The Wall. Sam and Gilly continue to awkwardly flirt, or whatever one calls it — Sam has never spent time with a girl, and Gilly had never even met another boy — and Master Tarly realizes a decision needs to be made. It won’t be long before one of the others takes a hard pass at Gilly (even here, amongst the fine, upstanding criminals and rejects of Castle Black), so Sam wants to take her down to Mole’s Town, where she’ll be safer. “There’s a hundred men lying awake at night picturing you,” he says. But to Gilly, it means she’s not wanted; that Sam must be bored with her, despite his protestations to the contrary. And the Mole’s Town brothel is not exactly the Grand Budapest, but it’s “safe”-ish: Gilly will clean and babysit the babies of the other whores, but she must not, under no circumstances, become one herself. Even if the money is better. John Bradley and Hannah Murray are really very sweet together, one of the few remaining beacons of hope and decency in Westeros.

And hope is not to be found anywhere else in Castle Black, as Jon has to make a hard choice of his own. Wildlings (led by the cannibalistic Thenns) are raiding nearby villages south of The Wall, and the locals are begging for the Night’s Watch to dispatch a force for protection. The problem is, they’re already stretched absurdly thin as it is, and will need every man they can get when Mance Rayder’s army arrives. Jon finds himself agreeing with Acting Lord Commander Thorne that The Wall is the priority. (Wisdom, above all things.) To make matters worse, before long Mance will reach Craster’s Keep, where last season’s mutineers are still holed up (and Grenn and Dolourous Edd have just escaped from.) The last thing they need is for Mance to find out how poorly-defended Castle Black is, so Jon’s got a new mission — finish the job at Craster’s.
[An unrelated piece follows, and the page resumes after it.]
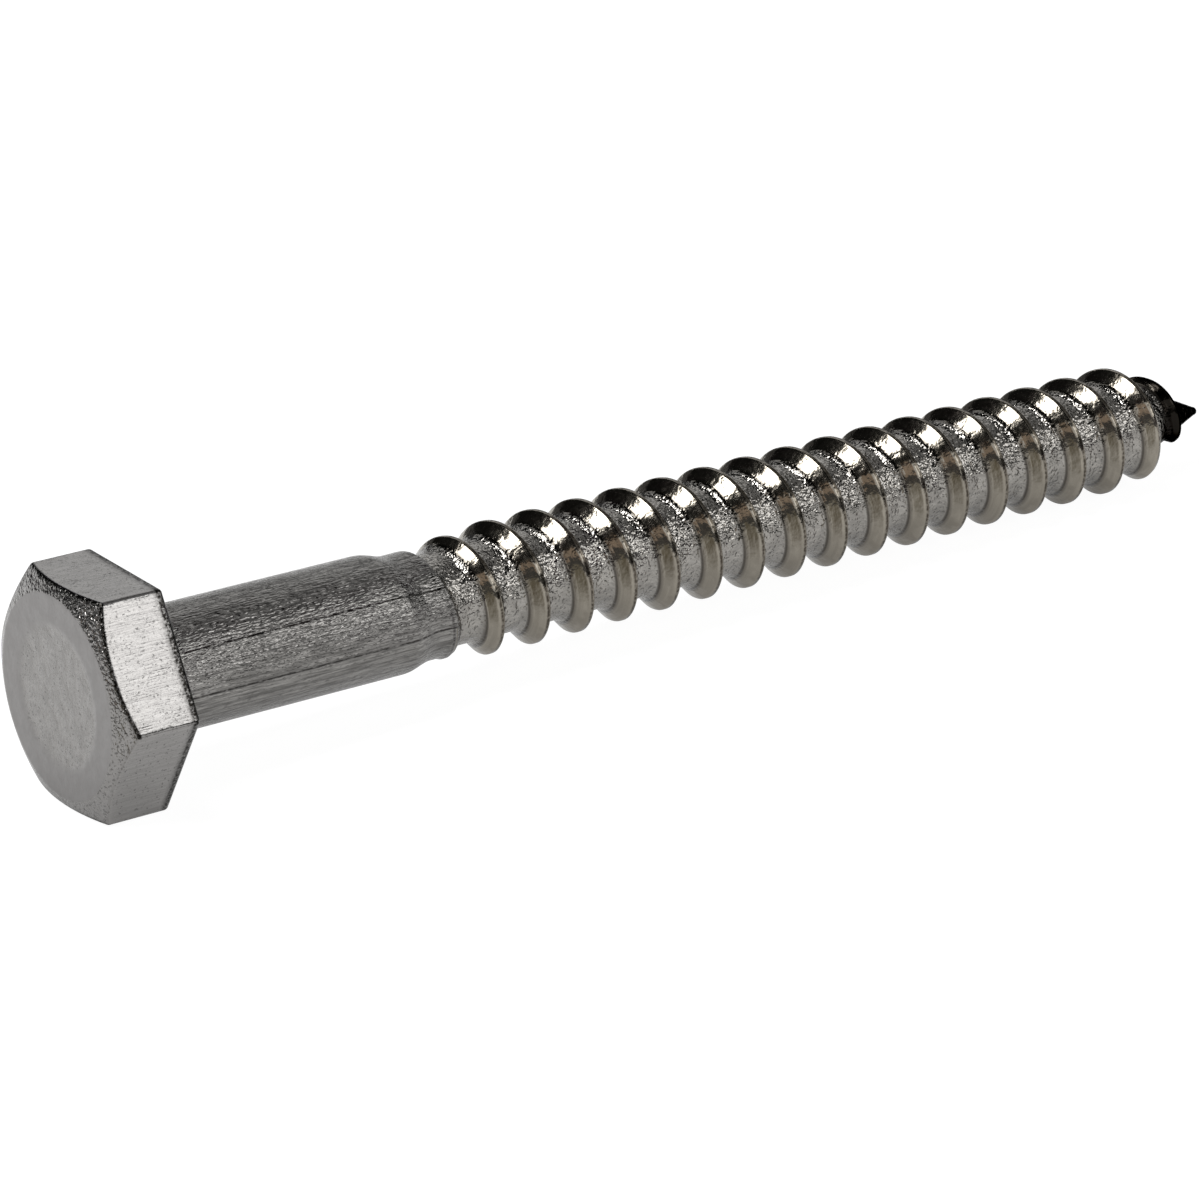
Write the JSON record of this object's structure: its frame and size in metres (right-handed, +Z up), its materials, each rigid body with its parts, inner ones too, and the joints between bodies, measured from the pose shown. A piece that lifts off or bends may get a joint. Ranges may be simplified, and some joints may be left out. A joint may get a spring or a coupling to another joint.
{
  "type": "coach screw",
  "caption": "Hex-headed steel wood screw with a plain shank, a coarse right-hand wood thread and a gimlet point, lying on its side as it comes to rest.",
  "frame": {"origin": "centre of the head's underside, on the screw's axis", "axes": "+Z up with the screw lying at rest on one flat of its head and on the thread's crests; +X towards the point. The screw's own axis runs 2.24 degrees below +X in the XZ plane, and is the axis of the mounts bearing_face and shank."},
  "size_m": [0.1072, 0.0196, 0.0172],
  "materials": {
    "stainless_steel": "bright cold-headed and thread-rolled stainless steel, drawn streaks along the shank"
  },
  "bodies": {
    "root": {"coach_screw": "stainless_steel"}
  },
  "joints": []
}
The Riverlands. When Arya and The Hound are discovered on a farmer’s land, she bluffs that they’re a father & daughter, running away from The Twins. Clegane may hope to one day join the Second Sons in Essos (though he doesn’t believe Arya has friends there), but today he’s a Tully man, and it’s that lie that brings them to the farmer’s home under the still-sacred covenant of “guest right.” (It’s also our first mention of “The Red Wedding” by that name; the farmer earnestly believes Walder Frey will burn in Seven Hells for his treachery.) And the way the pair eat, ravenously devouring the farmer’s soup while his daughter silently gawks — another delightful bit of physical comedy — they certainly seem to be related. But the farmer recognizes a warrior when he sees one, offering “honest pay for honest work,” if Clegane will help work the farm and protect it from roving marauders. How will he pay him? With silver he has stashed away, of course — ohhhh. Uh-oh. And sure enough, the next morning, The Hound knocks him out and absconds with the money. Arya is understandably furious: “You’re the worst shit in the Seven Kingdoms!” But Clegane argues that he’s just being practical; the farmer can’t defend himself, he’ll be dead by Winter. Then the silver will just go to waste. It’s a cruel lesson, but one Arya must take to heart if she’s to survive.
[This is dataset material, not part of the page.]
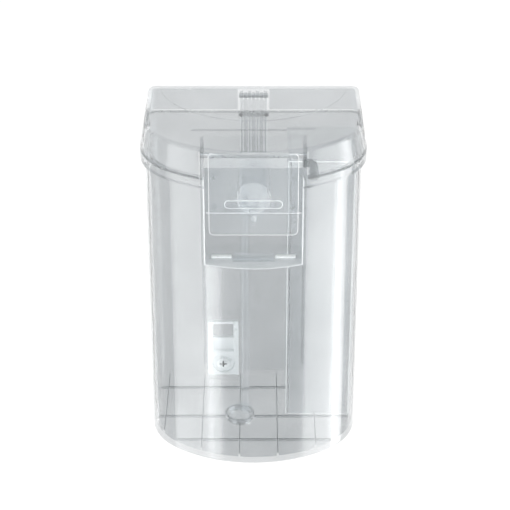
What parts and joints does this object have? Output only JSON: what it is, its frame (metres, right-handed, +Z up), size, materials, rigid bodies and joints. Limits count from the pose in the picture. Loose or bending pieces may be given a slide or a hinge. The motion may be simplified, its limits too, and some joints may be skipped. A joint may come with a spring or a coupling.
{
  "type": "wall mounted soap dispenser",
  "caption": "Translucent wall mounted soap dispenser: a D shaped tank with a hinged lid and a front push plate that works a plunger pump.",
  "frame": {"origin": "middle of the four wall screw holes, in the wall plane", "axes": "+Z up, -Y out of the wall towards the user, +X to the user's right; the wall is the plane Y = 0"},
  "size_m": [0.1212, 0.0923, 0.1926],
  "materials": {
    "clear_plastic": "translucent, moulded",
    "frosted_plastic": "translucent, satin",
    "plate_plastic": "translucent, gloss",
    "milky_plastic": "satin",
    "steel": "plain",
    "seal_rubber": "soft",
    "dark_plastic": "satin",
    "dark_rubber": "matt"
  },
  "bodies": {
    "dispenser": {"wall_plate": "clear_plastic", "tank": "clear_plastic", "side_chamber": "clear_plastic", "chamber_cap": "clear_plastic", "fixing_frame": "milky_plastic", "fixing_washer": "seal_rubber", "fixing_screw": "steel", "gasket": "seal_rubber", "hinge_bracket": "frosted_plastic", "hinge_pin": "steel", "hinge_clamp": "dark_plastic", "hinge_rivet_left": "dark_plastic", "hinge_rivet_right": "dark_plastic", "pump_body": "frosted_plastic", "pump_cap": "frosted_plastic", "pump_carrier": "frosted_plastic", "carrier_screw_1": "steel", "carrier_screw_2": "steel", "carrier_screw_3": "steel", "carrier_screw_4": "steel", "dip_tube": "clear_plastic", "strainer": "frosted_plastic", "nozzle": "frosted_plastic", "vent_elbow": "dark_rubber", "plate_pin": "steel", "pump_spring": "clear_plastic", "ledge_pad_left": "milky_plastic", "ledge_pad_right": "milky_plastic"},
    "lid": {"lid": "clear_plastic"},
    "push_plate": {"push_plate": "plate_plastic"},
    "plunger": {"plunger": "frosted_plastic", "piston_seal": "seal_rubber"},
    "drip_tray": {"drip_tray": "frosted_plastic"},
    "inlet_ball": {"inlet_ball": "steel"},
    "outlet_ball": {"outlet_ball": "steel"}
  },
  "joints": [
    {"name": "lid_swing", "type": "hinge", "parent": "dispenser", "child": "lid", "pos_m": [0, -0.007, 0.0924], "axis": [-1, 0, 0], "range_deg": [0, 90]},
    {"name": "plate_press", "type": "hinge", "parent": "dispenser", "child": "push_plate", "pos_m": [0, -0.0834, 0.092], "axis": [1, 0, 0], "range_deg": [0, 7], "stiffness_Nm_per_rad": 0.02, "springref_deg": -2.86},
    {"name": "plunger_stroke", "type": "slide", "parent": "dispenser", "child": "plunger", "axis": [0, 1, 0], "range_m": [0, 0.0039], "deforming": ["pump_spring"]},
    {"name": "tray_pull", "type": "slide", "parent": "dispenser", "child": "drip_tray", "axis": [0, -1, 0], "range_m": [0, 0.012]},
    {"name": "inlet_lift", "type": "slide", "parent": "dispenser", "child": "inlet_ball", "axis": [0, 0, 1], "range_m": [0, 0.0015]},
    {"name": "outlet_lift", "type": "slide", "parent": "dispenser", "child": "outlet_ball", "axis": [0, -1, 0], "range_m": [0, 0.0015]}
  ],
  "couplings": [
    {"joint": "plunger_stroke", "follows": "plate_press", "m_per_rad": 0.03095}
  ]
}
Dragonstone. “The Usurper” may be dead — another +1 for Melisandre’s blood magic — but it won’t do Stannis any good if he can’t put another army together. Davos is doing the best he can, drawing a few small houses to the cause, but it’s not nearly enough, and Stannis flat-out refuses to bring in mercenaries. So magic is okay, but sellswords are not? Stannis is weird and boring; he doesn’t want to be “a page in someone else’s history book.” Frustrated, Davos goes to visit the charming Shireen, who (after correcting him for pronouncing “knight” when he reads like a member of Monty Python) gifts him a book about one of the First Swords of Braavos. Hey, that gives Davos an idea, complete with the Slow Dolly In of Impending Epiphany: send the Iron Bank a letter in Stannis’s name. To what end, we’re not sure, but he sets Shireen to drafting it. But even if it works, whatever it is, how will Stannis feel about Davos going behind his back again? And, uh, THE WALL? Remember that? For such a climactic moment in Season 3’s finale, it sure seems they do not.

Meereen. Now here’s a leader who’s got her act together. Dany handles her first confrontation outside the gates of Meereen perfectly, not even revealing her dragons, exhibiting wisdom, justice, and strength — good thing she’s got the best claim to the Iron Throne, right? But first thing’s first, which is to totally dominate this slave city. A champion rides out from the gates, pisses on the ground, and is generally obnoxious, so Dany must choose a champion of her own. Barristan, Jorah, and Grey Worm are too valuable (though they each ask for the honor), so that leaves the sellsword Daario, who is more than up to the task: “let me kill this man for you.” Hey, Daario, don’t you want a horse? Horses are faster than men! “Horses are dumber than men.” So the Meereenese fighter charges, and Daario…throws a dagger into the horse. It’s very Raiders of the Lost Ark. The “battle” is over in just a few seconds, royally pissing off the Masters inside the walls, and making Daario look even more awesome. Dany then gives her big stump speech, but it’s directed at the slaves: basically, look at all these people I freed, and I want you to be next. “I am not your enemy; your enemy is beside you.” She cues up her trebuchets and rains down barrels on the city, barrels full of the collars she took from the dead slaves on the road to the city. So as the look on one of these Meereen slaves shows, in the pitch-perfect final shot of the episode, Dany might not have to do much of her own fighting after all. An uprising has begun. And what a coincidence — that’ll save HBO an awful lot of silver.

3 thoughts on “GAME OF THRONES: “Breaker of Chains””

  1. I’m not convinced of anything, but the theory I like right now is that Joffrey was accidentally poisoned. I think Cersei may have tried to poison Margaery or her grandmother and the wine found its way to Joffrey. The appearance of Littlefinger probably negates that possibility but it’s interesting nonetheless. Also, I would totally watch a Tyrion police procedural. “He has a different angle on the world.”

    As much as Tywin is a terrible person, I’m thankful for him because I don’t think we would have any connection to Dany for the last few seasons without him. Feels like he’s the only person who knows or cares. If not for him, that whole storyline feels like an entirely different universe. An awesome universe of brown people, but ultimately different.